Impact of process parameters on mechanical and microstructure properties of aluminum alloys and aluminum matrix composites processed by powder-based additive manufacturing

Abstract

This review provides a critical synthesis of aluminum (Al) alloys and aluminum matrix composites (AMCs) fabricated utilizing powder-based additive manufacturing (AM) techniques, with a focus on Powder Bed Fusion (PBF) and Direct Energy Deposition (DED). The work systematically examines how key process parameters such as laser power, scan speed, and energy density-influence microstructural topographies like porosity, grain morphology, and reinforcement distribution, which in turn govern mechanical performance.
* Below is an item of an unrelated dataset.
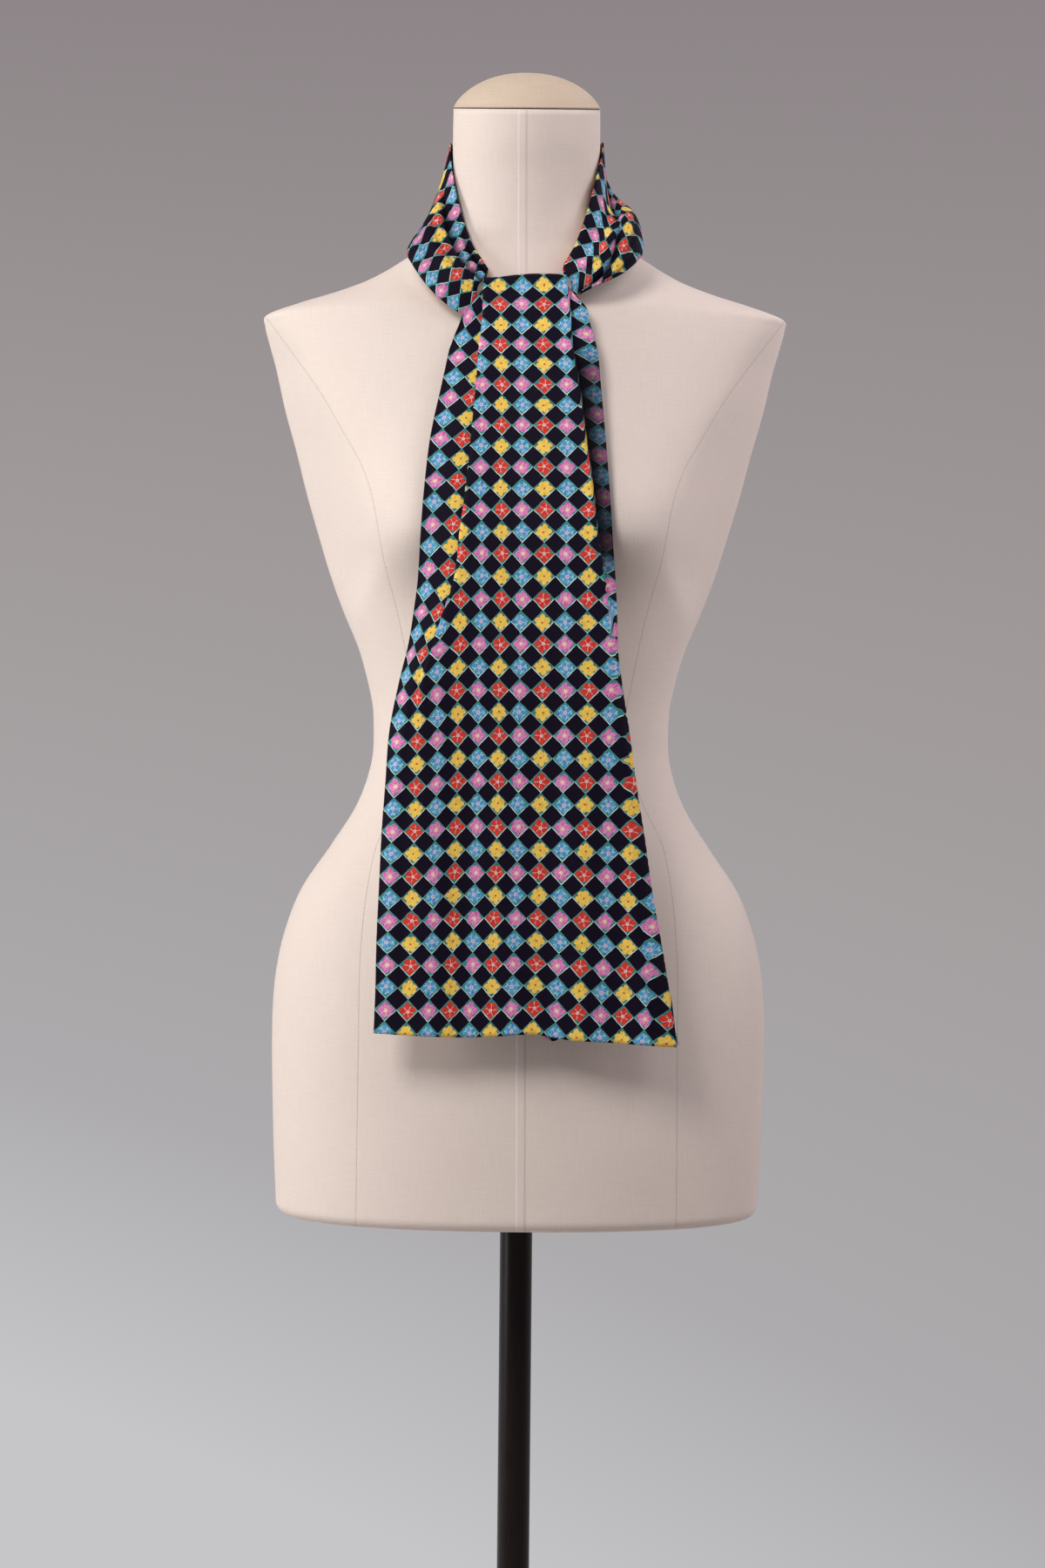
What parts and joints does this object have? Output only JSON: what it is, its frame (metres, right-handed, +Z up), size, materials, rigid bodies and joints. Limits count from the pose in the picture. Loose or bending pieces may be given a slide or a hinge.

AlSi10Mg is identified as a widely used AM alloy due to its favorable mechanical and thermal properties. The addition of ceramic reinforcements such as TiB2, SiC, and Ta nanoparticles enhances strength and grain refinement, although challenges remain in achieving uniform dispersion and minimizing interfacial defects. Powder characteristics, including particle size distribution and morphology, are shown to significantly affect packing density, melt pool behavior, and final part quality. Post-processing methods, including heat treatment and hot isostatic pressing (HIP), are reviewed for their roles in improving ductility and relieving residual stress. However, their effectiveness varies between PBF and DED due to differences in thermal profiles and solidification rates. Hybrid AM approaches and AI-driven process optimization are highlighted as emerging solutions for achieving more consistent microstructural control and defect mitigation. Despite advancements, gaps persist in understanding fatigue behavior, creep resistance, impact strength, and vibration tolerance in AMCs. This review addresses these limitations and introduces a structured framework linking process parameters to final properties, supporting the development of reproducible, high-performance aluminum-based AM components for industrial applications.